The big complaint of the AA-S reporter was that different performers pronounced Selena's name in different ways, sometimes even rhyming it with "Helena." "Helena" is a particularly poor word to chose, since the Montana capital is HELL-en-a, the old-time American pronunciation is "hell-EEEN-a," and in other circumstances it's prnounced "el-LANE-a" or "hel-LANE-a." And it's "sell-EEN-a," though it's not surprising that the miscellaneous roundup of performers from other parts of the Latin world said "sell-ENN-a" or "sel-LANE-a." What was the reporter's point?

Of course, it took me a long time as a kid to realize that "Great Aunt Moriah" (I thought she was named after the Mount Moriah Masonic temple) was really "ma-RYE-uh," spelled M-A-R-I-A. The so-called "American" pronunciation was not "ma-REE-uh" in those days.

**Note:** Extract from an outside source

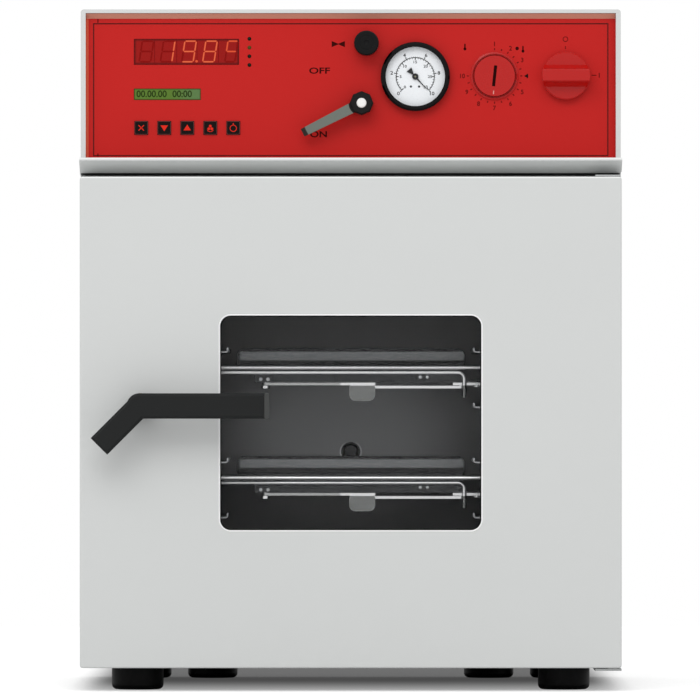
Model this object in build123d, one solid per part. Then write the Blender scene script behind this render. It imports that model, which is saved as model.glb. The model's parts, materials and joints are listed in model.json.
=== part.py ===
from build123d import *
import os

# Bench-top vacuum drying oven. Millimetres, +X to the right as the user faces it, -Y towards the
# user, +Z up, origin under the middle of the whole oven on the surface that it stands on.

# ---------------------------------------------------------------- driving dimensions
CHAMBER = 285.0           # chamber width and height inside
CASE_SIDE = 115.5         # chamber's wall to the casing's side
CASE_W = CHAMBER + 2 * CASE_SIDE
CASE_TOP = 650.0          # casing top above the bench
CASE_D = 450.0            # casing from its front plane to the rear panel
FOOT_H = 21.2             # bench to casing bottom
PAN_RIM = 27.0            # upturned sides of the base pan
FRAME_T = 3.0             # plate behind the door
SHEET = 1.5               # casing, door and nose sheet
HANDLE_REACH = 45.0       # door front to the foremost face of the handle
REAR_REACH = 30.0         # rear panel to the ends of the pipe fittings
FIT = 0.3                 # gap between pieces that are dropped into each other
RUN = 0.05                # radial running clearance of a shaft

DOOR_REVEAL = 0.5         # casing side beyond the door's side
DOOR_W = CASE_W - 2 * DOOR_REVEAL
DOOR_EDGE_R = 1.5
WINDOW_BEVEL = 1.2
DOOR_T = 46.0
DOOR_BOTTOM = 22.0
DOOR_TOP = 489.0
DOOR_GAP = 4.0            # door back to casing front plane
DOOR_CORNER = 3.0
DOOR_BACK_T = 2.0

WINDOW_W = 249.0
WINDOW_H = 204.7
WINDOW_R = 10.5
WINDOW_PANE_T = 4.0
PANE_LAP = 8.0            # window pane behind the door skin, each side
GLASS_LAP = 16.5          # chamber glass beyond the chamber, each side
GLASS_T = 15.0
GLASS_R = 14.0

HINGE_IN = 10.0           # hinge axis from the door's right edge
HINGE_BACK = 12.0         # hinge axis behind the door's front face
HINGE_PIN_R = 4.0
HINGE_PIN_L = 14.0
HINGE_PLATE_W = 25.0
HINGE_PLATE_T = 2.0
HINGE_TOP_T = 1.4
HINGE_LEG_H = 12.0
BUSH_R = 7.0
BUSH_L = 18.0
HINGE_SCREW_R = 3.0
HINGE_SCREW_H = 1.2

NOSE_Z = 491.2            # lowest edge of the nose
NOSE_LIP_Z = 504.3        # bottom of the upright lip
NOSE_TOP_Z = 507.0
NOSE_SLOPE_D = 30.0       # how far the sloping strip runs back
NOSE_BACK_GAP = 3.0
NOSE_CORNER_W = 3.2       # bevelled lower corners of the nose
NOSE_CORNER_H = 3.0

HEAD_EDGE = 4.75          # returned sheet edge at both sides of the head
HEAD_EDGE_TOP = 3.5
PANEL_RECESS = 8.0
PANEL_T = 2.0
PANEL_GROOVE_IN = 8.0     # engraved line in from the panel's edge
PANEL_GROOVE_W = 1.2
PANEL_GROOVE_D = 0.9
PANEL_BEVEL_H = 5.0       # sloped lip along the panel's top edge
PANEL_BEVEL_D = 6.0

CHAMBER_D = 295.0
CHAMBER_Z = 255.0
CHAMBER_R = 12.0
VESSEL_WALL = 3.0
FLANGE_LIP = 24.5         # flange beyond the chamber, each side
FLANGE_T = 8.0
GASKET_W = 8.0
GASKET_DEEP = 4.0
GASKET_IN = 4.0           # chamber edge to the gasket
INSULATION = 38.0
HEATER_T = 2.0
HEATER_MARGIN = 30.0
HEATER_FRONT = 34.0

LED_BOX = (-207.2, -107.0, 597.6, 622.0)       # x0, x1, z0, z1
LCD_BOX = (-207.2, -143.6, 563.9, 574.5)
DISPLAY_T = 5.0
DISPLAY_PROUD = 0.4
LAMP_X = -96.9
LAMP_TOP_Z = 622.2
LAMP_PITCH = 8.35
LAMP_R = 1.8
LAMP_L = 7.0
LAMPS = 4
KEY_X = -200.3
KEY_PITCH = 22.0
KEY_Z = 537.0
KEY = 12.7
KEY_PROUD = 1.6
KEY_FLANGE = 1.5
KEYS = 5

AIR_X, AIR_Z = 15.0, 617.6
AIR_KNOB_R = 11.8
AIR_KNOB_T = 18.0
AIR_KNOB_OFF = 2.0
VALVE_STEM_R = 4.0
VAC_X, VAC_Z = 10.3, 560.3
VAC_HUB_W = 21.0          # across the hub's flats
VAC_HUB_SIDES = 8
VAC_HUB_T = 17.0
VAC_OFF = 2.5
VAC_LEVER_L = 63.0
VAC_LEVER_W = 7.8         # at the tip
VAC_ROOT_W = 10.4
VAC_LEVER_T = 6.0
VAC_LEVER_DEG = 206.8
VAC_CAP_R = 4.7
VAC_CAP_T = 2.0
VAC_TIP_BEVEL = 3.5
VALVE_BODY = 30.0
VALVE_BODY_L = 34.0

GAUGE_X, GAUGE_Z = 61.7, 585.9
GAUGE_R = 33.0
GAUGE_BODY_R = 30.5
GAUGE_DIAL_R = 28.3
GAUGE_PROUD = 11.0
GAUGE_BODY_L = 26.0
GAUGE_STUB_L = 14.0
GAUGE_WALL = 1.6
GAUGE_LENS_T = 1.5
GAUGE_DIAL_T = 1.0
POINTER_L = 18.5
POINTER_TAIL = 9.0
POINTER_W = 1.8
POINTER_T = 0.6
POINTER_HUB_R = 3.0
POINTER_DEG = -48.0
POINTER_TAIL_W = 3.1
ARBOR_R = 1.2

LIMIT_X, LIMIT_Z = 137.5, 586.7
LIMIT_RING_R = 22.0
LIMIT_DIAL_R = 20.5
LIMIT_PROUD = 2.2
LIMIT_RIM = 0.8
LIMIT_FLOOR_T = 0.5
DISC_BEVEL = 1.0          # front edge of the limiter's and the switch's discs
BLOCK_R = 3.0             # corners of the switch, limiter and valve blocks
LIMIT_DIAL_T = 4.0
LIMIT_SLOT_L = 20.0
LIMIT_SLOT_W = 3.0
LIMIT_SLOT_D = 1.6
LIMIT_SLOT_DEG = 84.0     # from the horizontal
LIMIT_BODY = 42.0
LIMIT_BODY_L = 40.0
DIAL_STEM_R = 3.0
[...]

Speaking of the local daily, it gave the Texas Relays - Hilton Hotel piece the above-the-fold play that it deserves, even though in the second section. But the reporter did not obtain the contract in dispute and did not quote liberally enough from the promoter's cancellation e-mail. I wonder whether the AP wire and subsequently other papers nationally will pick up this story as they did the APD - Cash - Baylor - Midtown news of a few weeks ago.